▶ _Task details_
Please quote the material exactly, every line of it.

┄┄┄┄┄┄┄┄┄┄┄┄┄┄┄┄┄┄┄┄

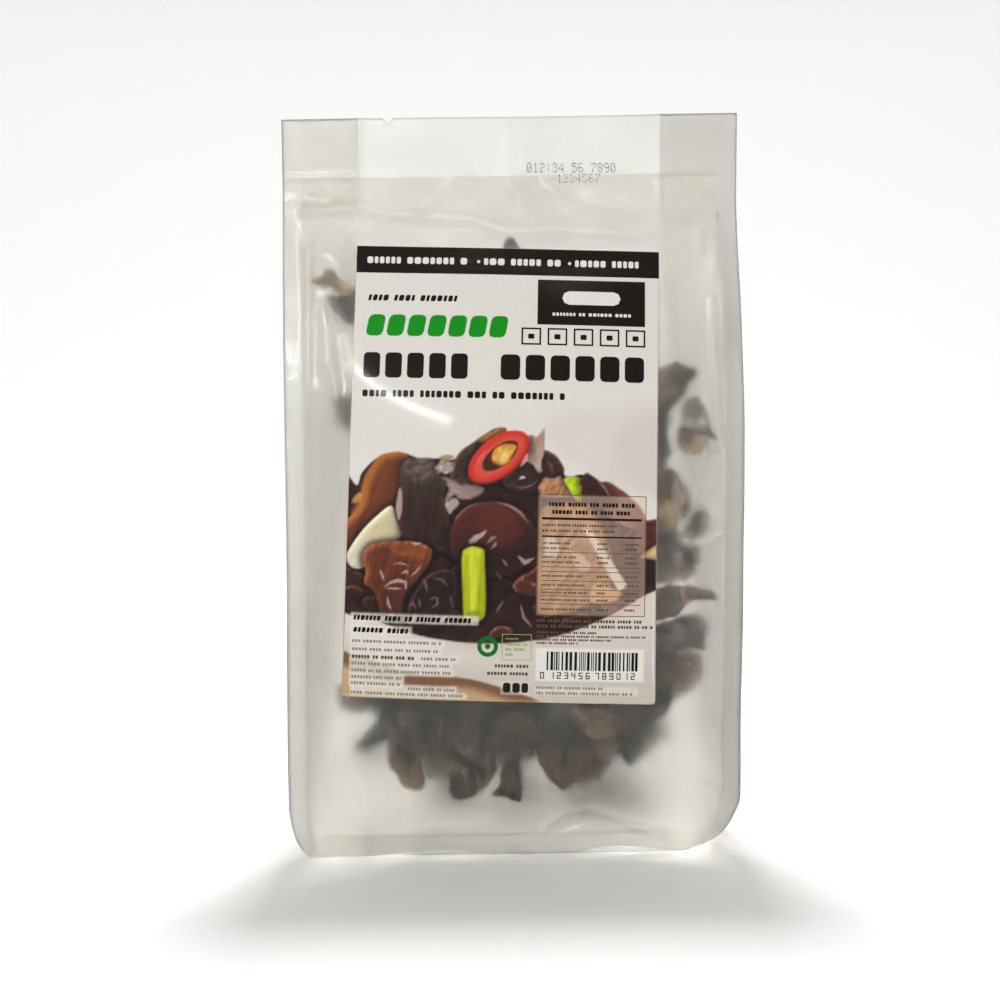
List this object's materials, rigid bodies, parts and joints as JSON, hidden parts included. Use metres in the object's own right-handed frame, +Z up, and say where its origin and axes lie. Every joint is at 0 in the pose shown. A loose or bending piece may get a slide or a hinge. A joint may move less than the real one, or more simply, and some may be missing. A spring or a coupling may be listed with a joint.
{
  "type": "packet of dried wood ear mushroom",
  "caption": "Frosted side-gusseted flat-bottomed food packet that stands upright, with a front label and loose dried wood ear mushrooms sealed inside.",
  "frame": {"origin": "middle of the packet's base, on the surface it stands on", "axes": "+Z up along the packet's height, +X to the right as seen from the front, -Y out of the front face with the label"},
  "size_m": [0.1513, 0.0526, 0.2405],
  "materials": {
    "frosted_film": "frosted, milky, softly wrinkled laminate film",
    "label_paper": "printed paper with a gloss laminate",
    "dried_ear": "dried fungus, dark waxy upper side and tan felted underside"
  },
  "bodies": {
    "root": {"front_panel": "frosted_film", "back_panel": "frosted_film", "left_gusset": "frosted_film", "right_gusset": "frosted_film", "base_panel": "frosted_film", "label": "label_paper", "wood_ear_01": "dried_ear", "wood_ear_02": "dried_ear", "wood_ear_03": "dried_ear", "wood_ear_04": "dried_ear", "wood_ear_05": "dried_ear", "wood_ear_06": "dried_ear", "wood_ear_07": "dried_ear", "wood_ear_08": "dried_ear", "wood_ear_09": "dried_ear", "wood_ear_10": "dried_ear", "wood_ear_11": "dried_ear", "wood_ear_12": "dried_ear", "wood_ear_13": "dried_ear", "wood_ear_14": "dried_ear", "wood_ear_15": "dried_ear", "wood_ear_16": "dried_ear", "wood_ear_17": "dried_ear", "wood_ear_18": "dried_ear", "wood_ear_19": "dried_ear", "wood_ear_20": "dried_ear", "wood_ear_21": "dried_ear", "wood_ear_22": "dried_ear", "wood_ear_23": "dried_ear", "wood_ear_24": "dried_ear", "wood_ear_25": "dried_ear", "wood_ear_26": "dried_ear", "wood_ear_27": "dried_ear", "wood_ear_28": "dried_ear", "wood_ear_29": "dried_ear", "wood_ear_30": "dried_ear", "wood_ear_31": "dried_ear", "wood_ear_32": "dried_ear", "wood_ear_33": "dried_ear", "wood_ear_34": "dried_ear", "wood_ear_35": "dried_ear", "wood_ear_36": "dried_ear", "wood_ear_37": "dried_ear", "wood_ear_38": "dried_ear", "wood_ear_39": "dried_ear", "wood_ear_40": "dried_ear", "wood_ear_41": "dried_ear", "wood_ear_42": "dried_ear", "wood_ear_43": "dried_ear", "wood_ear_44": "dried_ear", "wood_ear_45": "dried_ear", "wood_ear_46": "dried_ear", "wood_ear_47": "dried_ear", "wood_ear_48": "dried_ear", "wood_ear_49": "dried_ear", "wood_ear_50": "dried_ear"}
  },
  "joints": []
}
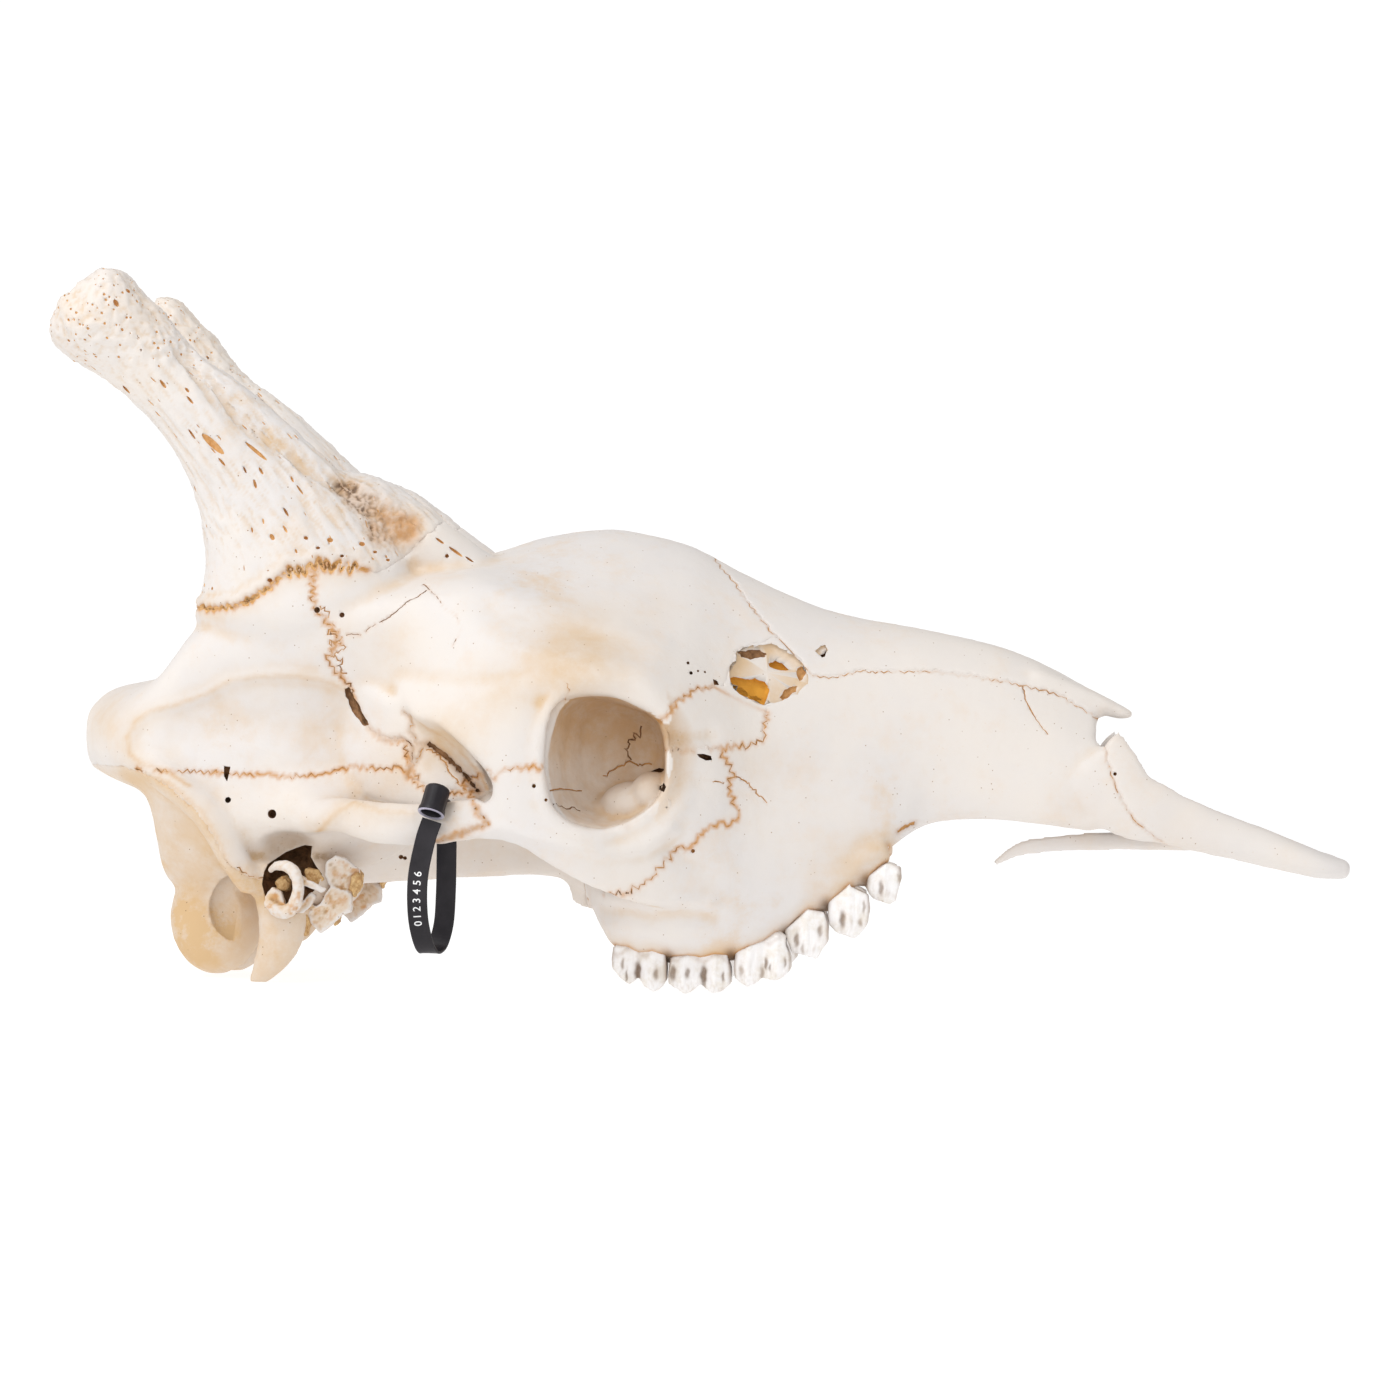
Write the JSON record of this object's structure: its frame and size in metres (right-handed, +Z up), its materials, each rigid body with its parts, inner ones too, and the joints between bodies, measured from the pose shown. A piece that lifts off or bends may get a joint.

┄┄┄┄┄┄┄┄┄┄┄┄┄┄┄┄┄┄┄┄

▶ _Solution to the problem_
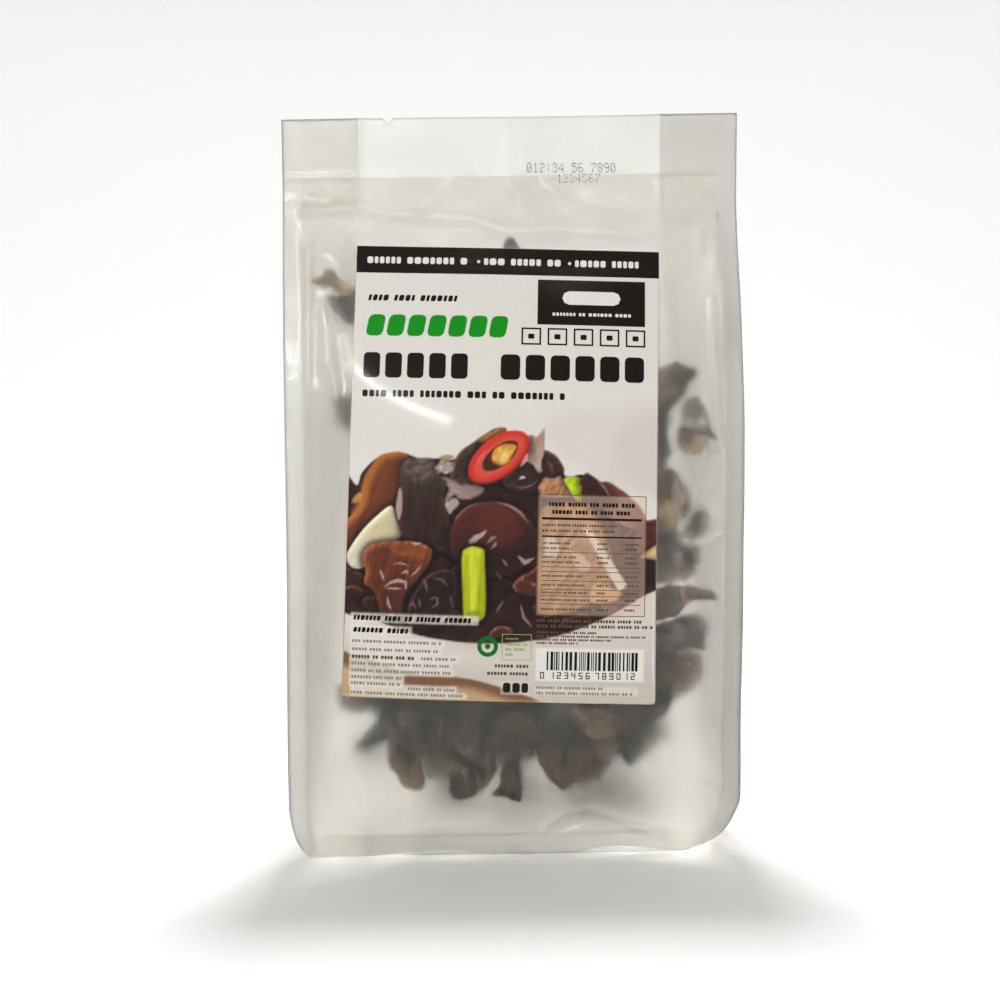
List this object's materials, rigid bodies, parts and joints as JSON, hidden parts included. Use metres in the object's own right-handed frame, +Z up, and say where its origin and axes lie. Every joint is at 0 in the pose shown. A loose or bending piece may get a slide or a hinge. A joint may move less than the real one, or more simply, and some may be missing. A spring or a coupling may be listed with a joint.
{
  "type": "packet of dried wood ear mushroom",
  "caption": "Frosted side-gusseted flat-bottomed food packet that stands upright, with a front label and loose dried wood ear mushrooms sealed inside.",
  "frame": {"origin": "middle of the packet's base, on the surface it stands on", "axes": "+Z up along the packet's height, +X to the right as seen from the front, -Y out of the front face with the label"},
  "size_m": [0.1513, 0.0526, 0.2405],
  "materials": {
    "frosted_film": "frosted, milky, softly wrinkled laminate film",
    "label_paper": "printed paper with a gloss laminate",
    "dried_ear": "dried fungus, dark waxy upper side and tan felted underside"
  },
  "bodies": {
    "root": {"front_panel": "frosted_film", "back_panel": "frosted_film", "left_gusset": "frosted_film", "right_gusset": "frosted_film", "base_panel": "frosted_film", "label": "label_paper", "wood_ear_01": "dried_ear", "wood_ear_02": "dried_ear", "wood_ear_03": "dried_ear", "wood_ear_04": "dried_ear", "wood_ear_05": "dried_ear", "wood_ear_06": "dried_ear", "wood_ear_07": "dried_ear", "wood_ear_08": "dried_ear", "wood_ear_09": "dried_ear", "wood_ear_10": "dried_ear", "wood_ear_11": "dried_ear", "wood_ear_12": "dried_ear", "wood_ear_13": "dried_ear", "wood_ear_14": "dried_ear", "wood_ear_15": "dried_ear", "wood_ear_16": "dried_ear", "wood_ear_17": "dried_ear", "wood_ear_18": "dried_ear", "wood_ear_19": "dried_ear", "wood_ear_20": "dried_ear", "wood_ear_21": "dried_ear", "wood_ear_22": "dried_ear", "wood_ear_23": "dried_ear", "wood_ear_24": "dried_ear", "wood_ear_25": "dried_ear", "wood_ear_26": "dried_ear", "wood_ear_27": "dried_ear", "wood_ear_28": "dried_ear", "wood_ear_29": "dried_ear", "wood_ear_30": "dried_ear", "wood_ear_31": "dried_ear", "wood_ear_32": "dried_ear", "wood_ear_33": "dried_ear", "wood_ear_34": "dried_ear", "wood_ear_35": "dried_ear", "wood_ear_36": "dried_ear", "wood_ear_37": "dried_ear", "wood_ear_38": "dried_ear", "wood_ear_39": "dried_ear", "wood_ear_40": "dried_ear", "wood_ear_41": "dried_ear", "wood_ear_42": "dried_ear", "wood_ear_43": "dried_ear", "wood_ear_44": "dried_ear", "wood_ear_45": "dried_ear", "wood_ear_46": "dried_ear", "wood_ear_47": "dried_ear", "wood_ear_48": "dried_ear", "wood_ear_49": "dried_ear", "wood_ear_50": "dried_ear"}
  },
  "joints": []
}
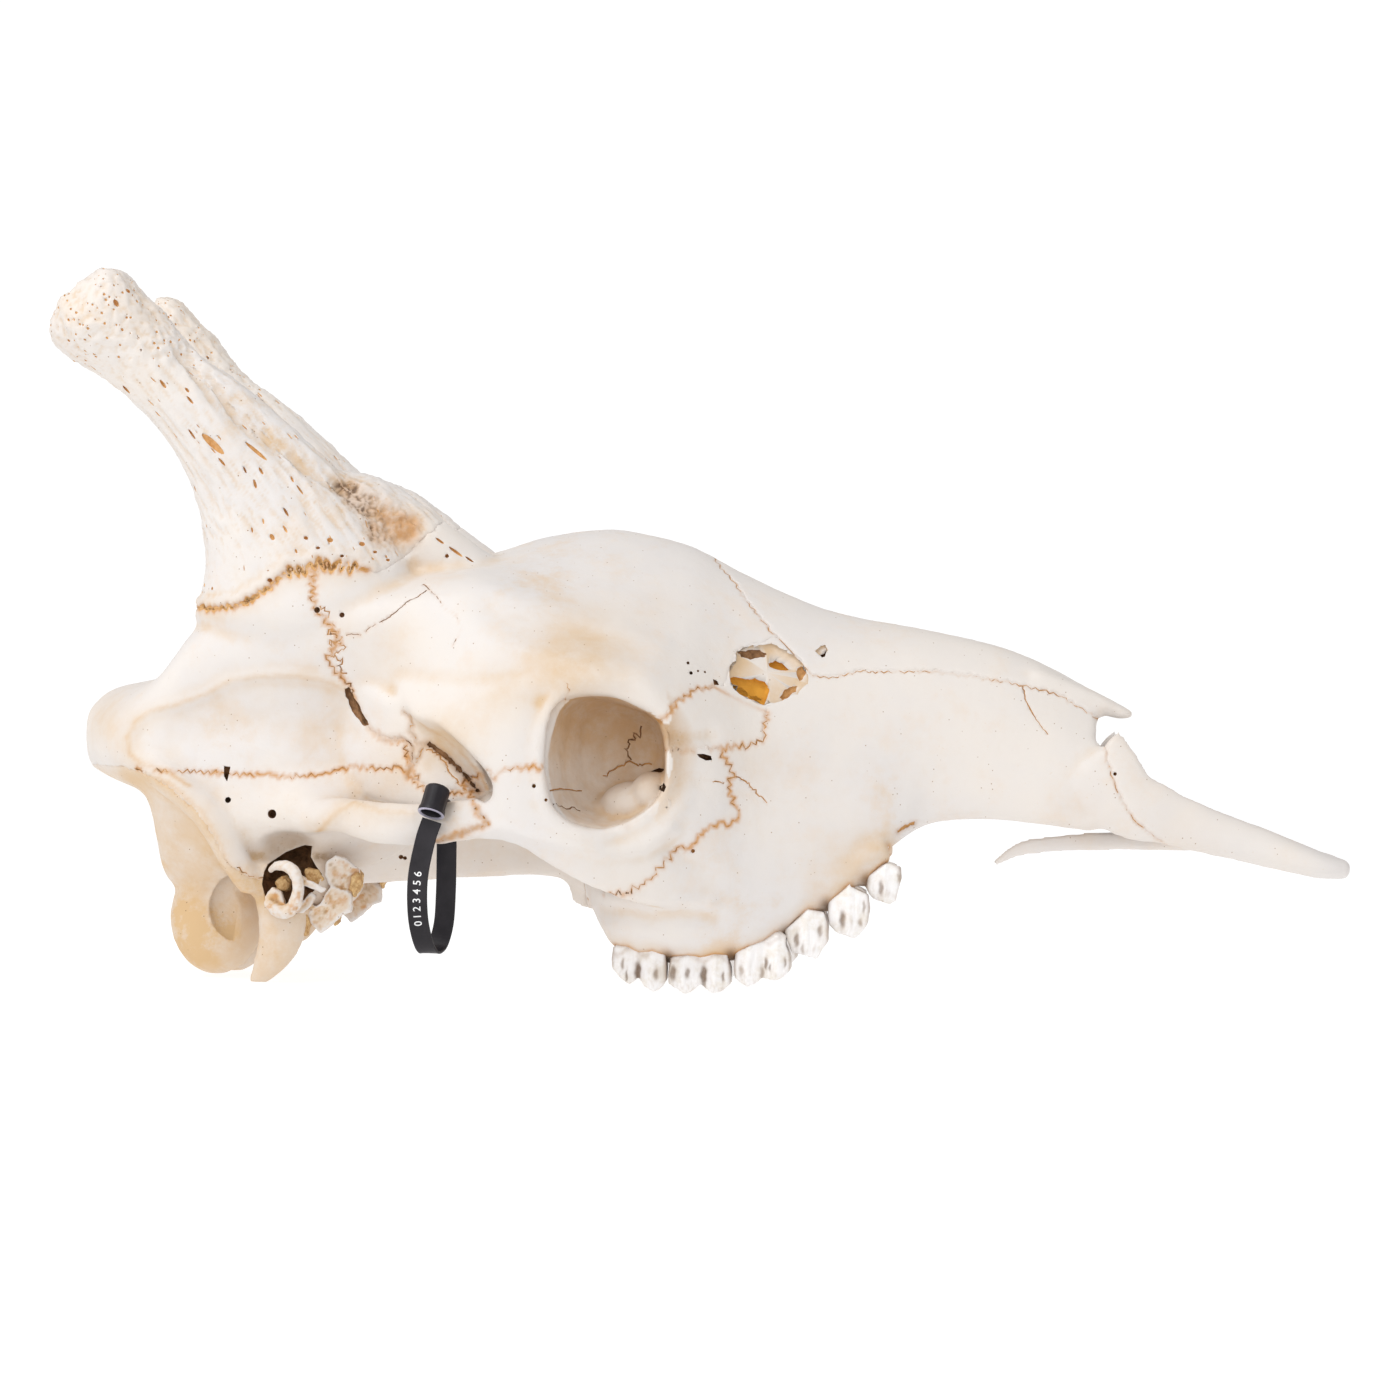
Write the JSON record of this object's structure: its frame and size in metres (right-handed, +Z up), its materials, each rigid body with its parts, inner ones too, and the joints between bodies, measured from the pose shown. A piece that lifts off or bends may get a joint.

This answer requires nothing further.